Tomlinson is not the first to do this. His assemblage of ritual’s characteristics is reminiscent of anthropologists such as Roy Rappaport (1999) who in his later work identified a structure that characterized the more “religious” or the more formal of rituals. A ritual form characterized such rituals. This included an encoding by others than the performers, a formality, a level of invariance (more or less), a performance and the illocutionary force of speech-acts. Tomlinson acknowledges the influence of Rappaport amongst other influential scholars and also points to the influence of Bakhtin in the taking of “text” as a mode of social action when writing about ritual textuality. This is not Tomlinson’s first work on ritual performance (e.g., Engelke and Tomlinson 2006). However in this book he makes the study of the efficacy of ritual performance both relevant and interesting through a clear and methodical approach around entextualization: “the process of turning discourse into texts that are detachable from their original contexts” (2). As he describes it, these “signs and texts” are embedded in patterns that “figuratively go places” (5, emphasis in original). They are in constant motion and where they go, the ways in which they get there, and the consequences of their arrival is what this book promises to explain.

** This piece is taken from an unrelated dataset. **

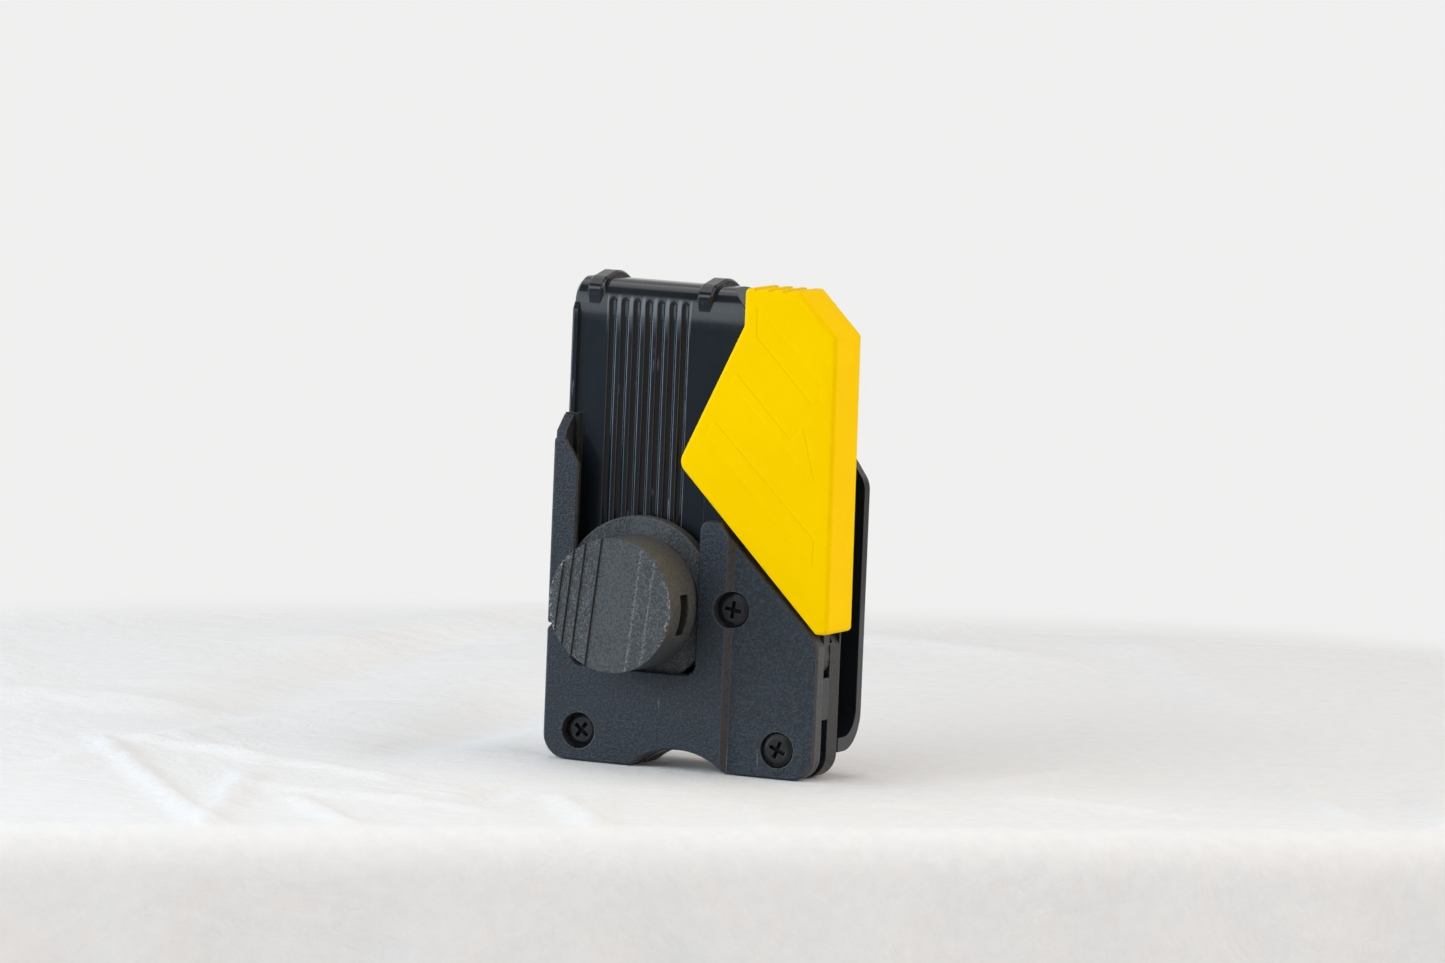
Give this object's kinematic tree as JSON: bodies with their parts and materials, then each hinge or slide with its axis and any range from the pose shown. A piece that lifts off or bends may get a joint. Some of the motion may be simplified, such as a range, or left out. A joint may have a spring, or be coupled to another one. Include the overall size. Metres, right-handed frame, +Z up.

If “meaning” was the theoretical concept at stake in his co-edited volume with Matthew Engelke it is “motion” that propels this book forward. At the beginning of his book Tomlinson cautions us that “motion” is a metaphor and metaphors can be misleading. They are always imperfect. “Motion” as a metaphor offers “some new insights” but “by limiting others,” he writes (1). Tomlinson argues that the “dynamism, transgression, and transformation” that a metaphor of motion implies is usually taken as counter-intuitive to an understanding of patterned regularity. This is why an understanding of ritual textuality is a productive way to identify how both movement and pattern operate simultaneously. He also shows that the “motion” of ritual textuality matters because it aligns with broader projects that people are interested in. While I have my reservations about the counter-intuitive assumption behind Tomlinson’s rationale for using “motion” as the motivational metaphor (something I address later), this assumed distinction becomes a productive starting point and a path through which he demonstrates how movement and ritual transformation often happen in patterned ways and across distinct contexts. Motion as an imperfect metaphor best fits with what Tomlinson is trying to say in showing how “patterns emerge interactively in performance” (10). In what follows I will elaborate on the content of the book’s four main chapters before turning to some general points about how the book contributes to discussions within an anthropology of Christianity.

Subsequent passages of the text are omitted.